Smiley....your situation is kind of all over the map right now, which I do believe is because of your wife's EA. I don't think she has any clue as to what she wants or what she is doing. She is apparently in th midst of an MLC or some kind of manic episode...but in her mind, (as with all MLC'ers), it is all your fault that she is being this way. So your sitch is a difficult one to DB...but every time I read your updates I do see tiny clues here and there that she *might* have some kind of real breakthrough. And by that I mean, a personal breakthrough of her own, where she may become more clear about her own life and what is going on, and stop being so up-and-down-here-and-there. But this is still something that she will have to come to herself.
SP - I can tell you one horrible truth that might apply to your sitch. IF YOU DID kiss her, and if it did then turn into more (ie: sex or close to it), she will likely only be doing it because she is so worked up over her EA guy in her mind that she will enjoy being physical, but she may be fantasizing about him and not be present there with you.

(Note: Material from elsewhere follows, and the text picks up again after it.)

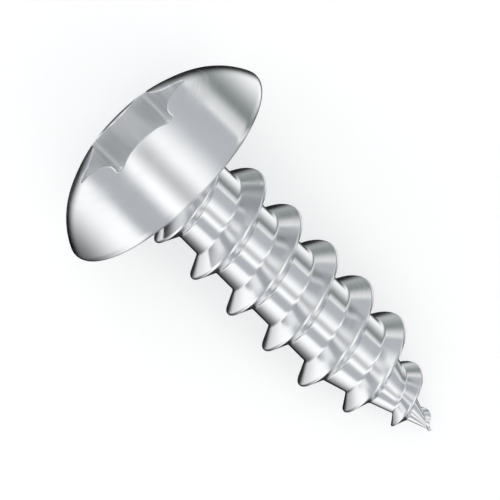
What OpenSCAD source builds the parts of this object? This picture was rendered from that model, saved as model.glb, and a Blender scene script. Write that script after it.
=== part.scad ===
// Truss head self-tapping screw with a six-lobe recess, a coarse right-hand thread and a gimlet point.
// It is one cold-headed and thread-rolled piece, and it lies on the rim of its head and one thread crest.
// The screw is drawn along Z, with the bearing face at Z 0, the point at +Z and the crown at -Z.
// It is then laid over, so that the point is at +X, the head at -X and the floor at Z 0.

/* [Head] */
// Diameter over the rim
head_d = 9.9; // [8.6:0.1:11.8]
// Height from the bearing face to the peak that the crown would have if it ran on over the recess
head_h = 2.7; // [2.5:0.05:3.2]
// Radius of the shoulder, between the crown and the rim
shoulder_r = 3.1; // [2.4:0.1:3.4]
// Angle above the bearing face at which the shoulder faces where it meets the rim
shoulder_end = 24.5; // [15:0.5:35]
// Radius of the round at the rim
rim_r = 0.24; // [0.1:0.01:0.4]
// Radius of the round that flattens the crown towards the recess
land_r = 2.3; // [1.5:0.1:3]
// Length along the shank of the cone that stiffens the corner under the head
neck_len = 0.15; // [0.05:0.01:0.3]

/* [Recess] */
// Distance over two opposite lobes
lobe_across = 5.56; // [4.8:0.02:6]
// Distance over two opposite ridges between the lobes
ridge_across = 3.98; // [3.5:0.02:4.3]
// Radius at the tip of a lobe
lobe_r = 0.22; // [0.15:0.01:0.45]
// Depth of the walls under the ridges
recess_depth = 1.7; // [1.3:0.05:1.9]
// Further depth of the cone in the floor
floor_cone = 0.25; // [0.1:0.05:0.35]
// Width of the flat left on the floor between that cone and the ridges
floor_edge = 0.2; // [0.1:0.05:0.5]

/* [Shank] */
// Length from the bearing face to the point
shank_len = 15.6; // [9.5:0.1:32]
// Diameter of the core between the threads
root_d = 3.18; // [2.8:0.02:3.6]
// Length of the cone that the core ends in
point_len = 4.66; // [3.5:0.02:6]

/* [Thread] */
// Diameter over the crests
thread_d = 4.83; // [4.4:0.01:5.4]
// Rise of one turn
pitch = 2.117; // [1.6:0.001:2.6]
// Angle of each flank to a plane across the screw
flank = 30.8; // [25:0.1:35]
// Width of the crest
crest_w = 0.1; // [0.04:0.01:0.2]
// Distance from the bearing face to the first crest on the upper side
first_crest = 1.19; // [0.6:0.01:2.4]
// Length over which the thread rises to its full height under the head
run_in = 1.9; // [1:0.05:2.5]
// Length over which the thread falls to nothing at the point
run_out = 5.4; // [4:0.1:7]
// Turns that the thread gains in the point, where its pitch closes up
point_gain = 0.5; // [0:0.05:0.6]

/* [Hidden] */

steel = [0.77, 0.78, 0.79];
// Steps in one turn of the thread, in each large round of an outline and in each small one
turn_steps = 72;
round_steps = 12;
small_steps = 6;
// Depth to which the shank is drawn inside the head, and how far other shapes are drawn past the face they meet
sunk = 0.3;
lap = 0.1;
lobes = 6;

head_r = head_d / 2;
root_r = root_d / 2;
thread_h = (thread_d - root_d) / 2;
ridge_at = ridge_across / 2;

// Centres and radii of the arcs in the head's section, with X as radius and Y as height over the bearing face.
// The shoulder is tangent to the rim's round, and the crown is centred on the axis and tangent to the shoulder.
// The last round is tangent to the crown and ends flat at the ridges of the recess.
rim_c = [head_r - rim_r, rim_r];
shoulder_c = rim_c - (shoulder_r - rim_r) * [cos(shoulder_end), sin(shoulder_end)];
peak_over_shoulder = head_h - shoulder_c.y;
crown_r = (pow(shoulder_c.x, 2) + pow(peak_over_shoulder, 2) - pow(shoulder_r, 2))
    / (2 * (peak_over_shoulder - shoulder_r));
crown_c = [0, head_h - crown_r];
crown_end = atan2(shoulder_c.y - crown_c.y, shoulder_c.x);
land_start = acos(ridge_at / (crown_r - land_r));
land_c = [ridge_at, crown_c.y + (crown_r - land_r) * sin(land_start)];
land_h = land_c.y + land_r;

function polar(r, angle) = r * [cos(angle), sin(angle)];
// Points along an arc after its first, which is the last of what comes before
function arc(centre, r, from, to, steps) =
    [for (i = [1 : steps]) centre + polar(r, from + (to - from) * i / steps)];

// The round at the recess, the crown, the shoulder and the rim, from the ridges to the bearing face
head_outline = concat(
    [[ridge_at - lap, land_h]],
    arc(land_c, land_r, 90, land_start, small_steps),
    arc(crown_c, crown_r, land_start, crown_end, round_steps),
    arc(shoulder_c, shoulder_r, crown_end, shoulder_end, round_steps),
    arc(rim_c, rim_r, shoulder_end, 0, small_steps),
    arc(rim_c, rim_r, 0, -90, small_steps)
);

// Thread: its sections follow a helix of even pitch down the core, which closes up in the point.
// Turns are counted from the section at the top of the shank, where the thread starts from nothing.
turns = (shank_len + sunk) / pitch + point_gain;
turns_to_point = (shank_len + sunk - point_len) / pitch;
start_turn = -(sunk + first_crest) / pitch;
last_step = ceil(turn_steps * turns) - 1;
corners = 4;
apex = turn_steps + corners * last_step;

function share(x) = max(0, min(1, x));
function smooth_share(x) = share(x) * share(x) * (3 - 2 * share(x));
function along(turn) = pitch * (turn - point_gain * pow(share((turn - turns_to_point) / (turns - turns_to_point)), 3))
    - sunk;
function core_r(z) = root_r * share((shank_len - z) / point_len);
function height(z) = thread_h * smooth_share((z + sunk) / (run_in + sunk))
    * (1 - pow(1 - share((shank_len - z) / run_out), 3));
function turned(r, turn, z) = [r * cos(360 * turn), r * sin(360 * turn), z];
// A section of the thread has a foot, the two corners of the crest and a foot
function section(turn, z) =
    let (h = height(z), half_crest = crest_w / 2 * h / thread_h, half_foot = half_crest + h * tan(flank))
    [
        turned(core_r(z - half_foot), turn, z - half_foot),
        turned(core_r(z) + h, turn, z - half_crest),
        turned(core_r(z) + h, turn, z + half_crest),
        turned(core_r(z + half_foot), turn, z + half_foot)
    ];
function section_at(i) = section(start_turn + i / turn_steps, along(i / turn_steps));

// Index of corner k of section i: all corners of the first section are one point of the top ring, and past the
// last section they are the point
function corner(i, k) = i <= 0 ? 0 : i > last_step ? apex : turn_steps + corners * (i - 1) + k;
function two_triangles(a, b, c, d) =
    [for (t = [[a, b, c], [a, c, d]]) if (t[0] != t[1] && t[1] != t[2] && t[2] != t[0]) t];

// Angle by which the screw leans when its rim and the lowest crest both touch the floor
function lean_on(p) =
    let (rise_to = head_r - rim_r + p.x, run_to = p.z + rim_r)
    atan2(rise_to, run_to) + asin(rim_r / norm([rise_to, run_to]));
lean = min([for (i = [turn_steps : last_step]) lean_on(section_at(i)[2])]);
axis_h = cos(lean) * (head_r - rim_r) - sin(lean) * rim_r + rim_r;
head_reach = max([for (p = head_outline) p.y * cos(lean) + p.x * sin(lean)]);
point_reach = shank_len * cos(lean);

module head() {
    // Rises from the bearing face to the crown, with a short cone down round the top of the shank. The seam of
    // its surfaces is turned to one side, clear of the line that the screw lies on.
    mirror([0, 0, 1])
        rotate(90)
            rotate_extrude($fn = 96)
                polygon(concat(
                    [[0, land_h]],
                    head_outline,
                    [[root_r + neck_len, 0], [root_r - lap, -neck_len - lap], [0, -neck_len - lap]]
                ));
}

module lobed_outline() {
    // Six round lobes joined by hollow arcs, each tangent to both of its lobes, with a lobe to each side
    lobe_at = lobe_across / 2 - lobe_r;
    half = 180 / lobes;
    hollow_r = (pow(lobe_at, 2) + pow(ridge_at, 2) - 2 * cos(half) * lobe_at * ridge_at - pow(lobe_r, 2))
        / (2 * (cos(half) * lobe_at + lobe_r - ridge_at));
    hollow_at = ridge_at + hollow_r;
    sweep = atan2(hollow_at * sin(half), hollow_at * cos(half) - lobe_at);
    rotate(90)
        polygon([for (n = [0 : lobes - 1]) let (at = 2 * half * n) each concat(
            arc(polar(lobe_at, at), lobe_r, at - sweep, at + sweep, small_steps),
            arc(polar(hollow_at, at + half), hollow_r, at + sweep + 180, at + 2 * half - sweep + 180, small_steps)
        )]);
}

module recess() {
    // Lobed pocket with a shallow cone in its floor, open through the crown
    cone_r = ridge_at - floor_edge;
    translate([0, 0, -land_h - lap])
        linear_extrude(recess_depth + lap)
            lobed_outline();
    translate([0, 0, recess_depth - land_h - lap])
        cylinder(h = floor_cone + lap, r1 = cone_r * (floor_cone + lap) / floor_cone, r2 = 0, $fn = 64);
}

module threaded_shank() {
    // One closed surface: the core, the thread's flanks and crest, and the cone and thread of the point
    ring = [for (i = [0 : turn_steps - 1]) turned(root_r, start_turn + i / turn_steps, -sunk)];
    sections = [for (i = [1 : last_step]) each section_at(i)];
    cap = [for (i = [0 : turn_steps - 1]) i];
    under_head = [for (i = [0 : turn_steps - 1])
        each two_triangles(i, corner(i, 0), corner(i + 1, 0), (i + 1) % turn_steps)];
    ridge = [for (i = [0 : last_step]) for (k = [0 : corners - 2])
        each two_triangles(corner(i, k), corner(i, k + 1), corner(i + 1, k + 1), corner(i + 1, k))];
    core = [for (i = [0 : last_step])
        each two_triangles(corner(i, 3), corner(i + turn_steps, 0), corner(i + 1 + turn_steps, 0), corner(i + 1, 3))];
    polyhedron(points = concat(ring, sections, [[0, 0, shank_len]]), faces = concat([cap], under_head, ridge, core));
}

module screw() {
    color(steel)
        translate([(head_reach - point_reach) / 2, 0, axis_h])
            rotate([0, 90 + lean, 0])
                difference() {
                    union() {
                        head();
                        // Turned so that the first crest is on the upper side
                        rotate(180)
                            threaded_shank();
                    }
                    recess();
                }
}

screw();
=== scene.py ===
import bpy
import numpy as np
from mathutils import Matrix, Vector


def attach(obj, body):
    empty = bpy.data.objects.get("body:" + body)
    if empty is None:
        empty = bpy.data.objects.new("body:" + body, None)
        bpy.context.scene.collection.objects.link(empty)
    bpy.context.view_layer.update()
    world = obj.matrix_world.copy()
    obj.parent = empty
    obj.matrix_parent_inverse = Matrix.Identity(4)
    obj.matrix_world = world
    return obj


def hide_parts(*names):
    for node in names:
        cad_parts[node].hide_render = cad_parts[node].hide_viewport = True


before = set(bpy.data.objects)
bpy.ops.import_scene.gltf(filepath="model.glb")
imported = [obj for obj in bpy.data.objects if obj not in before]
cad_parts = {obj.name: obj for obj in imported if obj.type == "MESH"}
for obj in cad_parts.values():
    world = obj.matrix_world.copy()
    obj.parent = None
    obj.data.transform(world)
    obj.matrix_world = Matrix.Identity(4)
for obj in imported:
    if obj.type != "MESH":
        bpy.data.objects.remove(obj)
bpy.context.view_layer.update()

# A truss head self-tapping screw in bright stainless steel: its surface, finish, light and camera.
# Lengths are in millimetres until a mesh is made or an object is placed, and angles are in degrees.
# The screw is worked out in its own frame, along Z with the bearing face at Z 0, the point at +Z and
# the crown at -Z. It is then laid over on the rim of its head and one thread crest, as the part lies.

MM = 0.001

# Head
HEAD_R = 9.9 / 2
HEAD_H = 2.7  # to the peak that the crown would have if it ran on over the recess
SHOULDER_R = 3.1
SHOULDER_END = 24.5
RIM_R = 0.24
LAND_R = 2.3  # round that flattens the crown towards the recess
NECK_R = 0.24  # round in the corner between the bearing face and the shank

# Recess
LOBES = 6
LOBE_AT = 5.56 / 2  # from the axis to the tip of a lobe
RIDGE_AT = 3.98 / 2  # from the axis to a ridge between lobes
LOBE_R = 0.22
RECESS_DEPTH = 1.7  # under the ridges
FLOOR_CONE = 0.25  # further depth of the cone in the floor
FLOOR_EDGE = 0.2  # flat between that cone and the ridges
LIP_R = 0.035  # round at the mouth
FLOOR_R = 0.08  # round where the walls meet the floor
CONE_RINGS = (1, 0.75, 0.5, 0.25, 0.06)  # shares of the floor cone's radius

# Shank and thread
SHANK_LEN = 15.6
ROOT_R = 3.18 / 2
POINT_LEN = 4.66
THREAD_H = (4.83 - 3.18) / 2
PITCH = 2.117
FLANK = 30.8
CREST_W = 0.1
FIRST_CREST = 1.19  # from the bearing face to the first crest on the upper side
SUNK = 0.3  # how far inside the head the thread starts to rise
RUN_IN = 1.9  # where it has risen to its full height
RUN_OUT = 5.4  # length over which it falls to nothing at the point
POINT_GAIN = 0.5  # turns that it gains in the point, where its pitch closes up
ROOT_ROUND = 0.09  # how far the rounds at its feet reach
CREST_ROUND = 0.045  # how far the rounds at the edges of its crest reach
TIP_LEN = 0.03  # the last of the point, where the thread has ended
TIP_RING = 0.8  # share of that at which the core's last ring lies
LEAST_FLANK = 1e-9  # keeps the shares of a flank's length finite where the thread starts from nothing

# Steps round the screw, and along the parts of its outline
AROUND = 288
LOBE_SHARE = 0.4  # of the steps in each sixth of the recess
FACE_STEPS = 5
ROUND_STEPS = 4
ARC_STEPS = 16
NECK_STEPS = 10
MOUTH_STEPS = 8
WALL_STEPS = 4
FLOOR_STEPS = 3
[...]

Therefore, I would not recommend that you do pursue her that way at all, even if she seems open to it. From what you are describing of her school girl crush on Peter Pan, then she is too wrapped up in that fantasy to really *be* with *you*.
In my case, and in the quote of mine you posted, I was straight up telling my ex-h to please pursue me and date me. In the 6 months we were separated, we had sex once and it was because I initiated it. I wanted more but I wanted him to step up and try to show me he wanted me. But ... when he searched his heart fully inside and out, he found he really *didn't* want me. Even though I was the one who left, it was actually him who wanted out. And after all we had been through and all I had put him through, I do understand why he didn't want me that way. To him, it would have felt like he was disrespecting himself to *go after* me. So I'm just sharing this with you to show you that this is totally different than your sitch, so you can't assume your wife feels anything like I did.
Your DB coach advice seems so spot on for your sitch, when you post about what he has had to say. So I've been reading along and praying that you do find resolution with her. I doubt I can add any advice to your sitch, other than, be VERY WARY of physical intimacy with her, as she is likely fantasizing about Peter.